When he was involved in the 1954 FIFA World Cup broadcast as a television operator, he asked reporters to avoid shouting triumphantly at German victories. It would be better to talk about "sporting competition" rather than "victors and vanquished." Lembke, the modest entertainer, the networker, the communicator, the volunteer confidence-booster on duty.
"I believe in the good in people. It must still be within them. So little comes out." This is one of Lembke's aphorisms. Another of his maxims goes like this: "The removal of conscience is one of the minor operations." Lembke, the "representative of a cheerful pessimism," as the documentary calls him, published a whole series of books with such wisdom and other short and very short prose, while keeping the letters and documents from the time of his persecution in the basement of his house, inaccessible to anyone.

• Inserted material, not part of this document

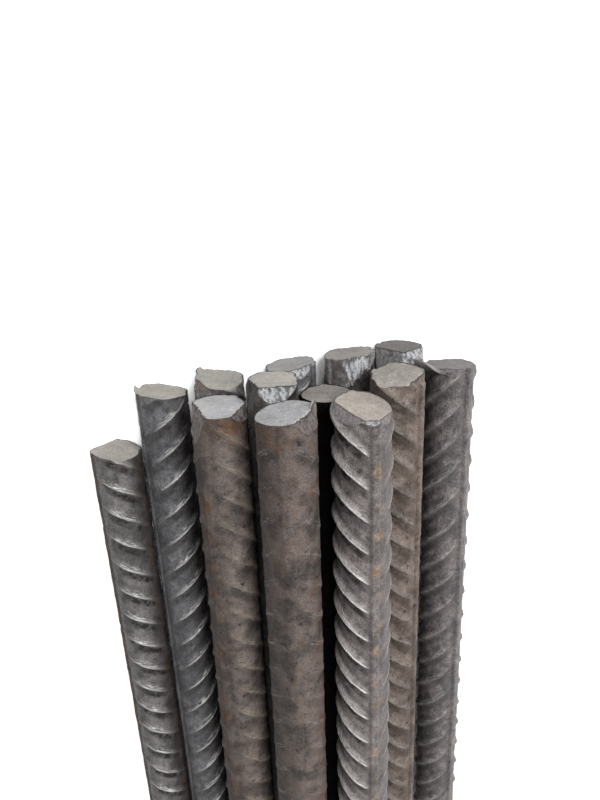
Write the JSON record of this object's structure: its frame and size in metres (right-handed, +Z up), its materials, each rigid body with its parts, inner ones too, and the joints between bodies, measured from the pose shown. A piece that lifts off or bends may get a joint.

Did the grandparents ever talk about their story of persecution? Robert Lembke's grandson, Florian Benedikt, now also a journalist for a Bavarian newspaper, answers: "Never. Not a single word." Like many others, the television personality Lembke didn't want to be reminded of the Nazi era. The documentary's commentary puts it this way: "After 1945, he saw no advantage in talking about his Jewish heritage. Robert Lembke wanted to belong again." So he made peace with it. In fact, the film reveals that Lembke himself either refused to discuss his Jewish father and the Nazi era with his daughter, or responded only with reluctance and passive-aggression.
The documentary, which is primarily composed of archive footage, old TV clips, and interview excerpts, may be conventional in its format. In particular, the bad practice of having actors recite or repeat documents that only exist in written form (i.e., diaries, letters, texts of all kinds) in short scenes in front of questionable backdrops has unfortunately become standard practice. Nevertheless, the film is well worth watching due to the carefully compiled information.
“Robert Lembke – Who am I?” is available in the ARD media library until September 6.